When Parhat Dawut played "Xadiyana" (celebration), with a single rawap, he
created the atmosphere of people celebrating a victory. The sympathetic strings
and the semi-spherical sound chamber of rawap gave it a unique timbre.
The duo piece "Edzem" by tambur player Samat Sabir and dutar player Dilxat
Rayidin displayed the perfect match of the two Uygur string instruments. At the
accompaniment of the comparatively low sounds of the two-stringed dutar, Samat
Sabir performed fast plucking and subtle sliding on the five-stringed tambur.
Dolan Muqam
If the Xinjiang Muqam Art Ensemble presented highly refined artistic Muqam
music, the Dolan Muqam Group brought Muqam music in its most primitive and vital
form.
Created by the Dolan people, a sub-group of Uygurs who live on the edge of
the Taklimakan Desert, the Dolan Muqam is performed with only four kinds of
instruments: the qalun dulcimer, Dolan rawap, Dolan ghijak (a vertically-held
fiddle) and dap hand drum.
Unlike the Xinjiang Muqam Art Ensemble's musicians who have received
professional training in conservatories and art schools, the Dolan Muqam Group
was made up of farmers from the Yantak Township, Makit County of the Kashgar
region in Xinjiang. None of them read music scores, yet every note is kept in
their minds from oral transmission.
Each Dolan Muqam begins with unmetered instrumental music and then repeated
calls of "Allah Allah" on the same pitch by the lead singer.
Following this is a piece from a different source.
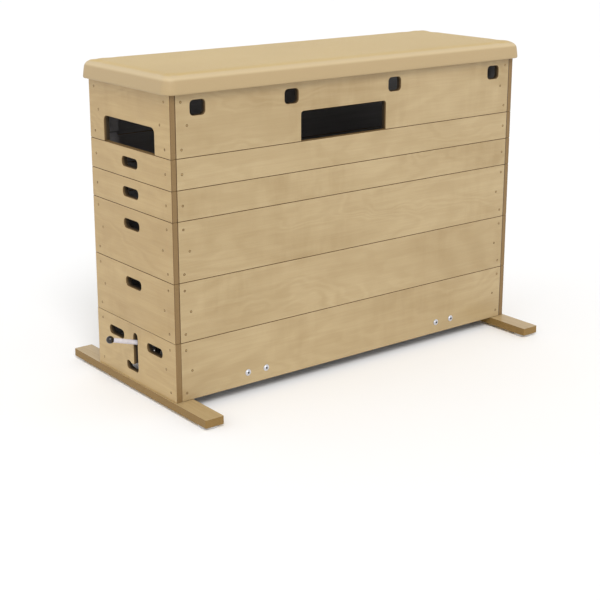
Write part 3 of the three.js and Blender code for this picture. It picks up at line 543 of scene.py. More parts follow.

According to Zhou Ji, a researcher from the Xinjiang Research Institute of
Arts, such tunes are related to the Dolan people's lives in the desert and
jungles, and their hunting lifestyle.
The Dolan Muqam is firstly distinctive from other types of Muqam due to its
high pitch. Their singing may actually sound like crying when it is compared to
traditional Han music or Western classical music.
It was hard to believe that such passionate singing came from musicians who
are mostly over 60.
"Singing like this is not easy, but it is worth the effort, since singing
lightly would make no sense," said 72-year-old qalun player Abdujilil Rozi.
In addition, the dap is beat heavily with the palm in Dolan Muqam, rather
than the light fingering of the Twelve Muqam.
It takes about six to 15 minutes to perform a Dolan Muqam, which is much
shorter than the Twelve Muqam. However, the Dolan Muqam is not simple. The
melodic instruments, the qalun, Dolan rawap and Dolan ghijak do not follow the
singing part, but created a certain kind of heterophony and figuration.
This is obviously reflected in the group's performance of the "Uzral," the
second of the nine existing Dolan Muqam.
Maybe because they were used to performing in orchards and courtyards, the
Dolan Muqam musicians sat on the floor to sing and play, instead of sitting on
chairs.
"For Dolan Muqam, there is no limitation in terms of time, place and
audience," said Zunongslam, director of the Dolan Muqam Group. "Dolan Muqam
takes place whether there are just a dozen people or hundreds of people, whether
there is a stage or not, and you can be both a viewer or a performer."
The end of the concert proved his words, as many people in the audience
joined the dance on the stage, and became part of the Muqam.